The Speaker’s Office. The Ohio Clock corridor. The Crypt. They eventually broke onto the Senate floor just seconds after senators had been hustled to safety, but they didn’t take the House floor. Capitol Police, guns drawn, opened fire and killed one rioter, Ashli Babbitt, as lawmakers and journalists were hunkered down inside the House chamber.
Babbitt at the time was trying to climb into the Speaker’s Lobby, a symbol of the First Amendment where reporters mingle with lawmakers during votes to report on the people’s business.
She was among four rioters who died that day.
Few of us who experienced the events of Jan. 6 imagined such a thing could happen.
The Capitol is an emptier place these days given the coronavirus pandemic, which on Tuesday killed more than 4,300 people — a new, dismal record for the country. Fewer reporters and staff are in the building to reduce the footprint and to protect those that need to go in to do the people’s business and to report on it.

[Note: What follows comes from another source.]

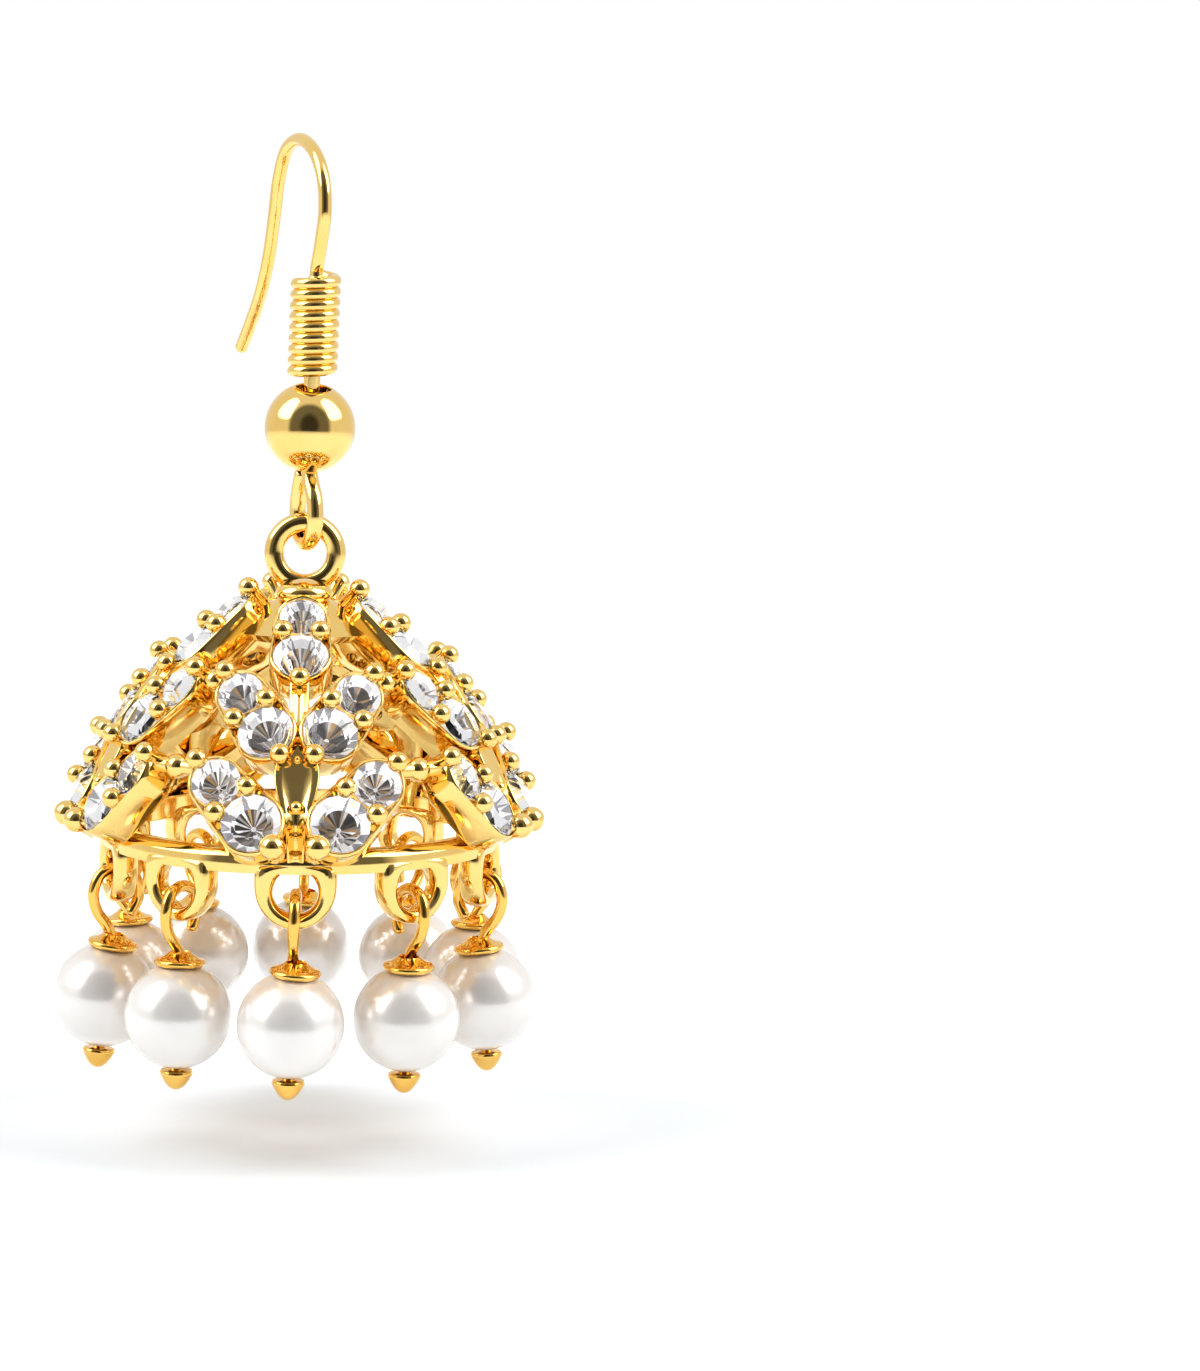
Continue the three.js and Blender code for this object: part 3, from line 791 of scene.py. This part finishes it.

The morning of the attack, before I left for the Capitol, my wife told me I didn’t really need to go in that day; it would be safer at home, she said. I replied that she might see some things on TV, angry protesters who needed to let off some steam, but pointed out the Capitol was practically the safest building in America, fortified after terrorists targeted it with a hijacked airplane on 9/11.
I was wrong.
Unlike many others in the Capitol, I didn’t hear any gunshots or broken glass or pounding on our door. My colleague Mike Lillis and I were two floors below the House chamber, and we figured we knew the complicated maze of passages down there better than the invading forces. The only rioter I came face-to-face with was being led away in handcuffs, screaming: “See how you treat your patriots!”
But we knew it was bad upstairs. Earlier, I saw two officers dragging an injured colleague to safety. At one point, a throng of officers scurried down a flight of stairs and ran toward us, yelling, “Go! Go! Go! Go!”
We didn’t stick around to see what they were running from.
Exactly a week after the riots, I still haven’t brought myself to tell my own young children what happened that awful afternoon. The TV has been off.
Wednesday morning was actually the first time I hugged them since the attack because I’ve been self-isolating due to potential COVID-19 exposure during the hours-long lockdown.
I plan to tell them stories of what some members of the Capitol Hill community did that day, to protect lives and honor the institution.
Like the story of Officer Eugene Goodman, who lured the mob away from the Senate floor, possibly saving countless senators from the unthinkable. Or Washington Examiner reporter Emily Larsen Brooks, whom I witnessed run to get water so an officer could wash his eyes out after rioters attacked him with mace. Or Rep. Andy Kim (D-N.J.), who was spotted in the wee hours of the next morning in the Capitol building picking up trash left by rioters.
I will tell them what Mr. Rogers said about what to do when the news is scary: “Look for the helpers.”
And I will long remember that we had a lot of helpers in our Capitol Hill community that fateful day.
Scott Wong covers the House for The Hill.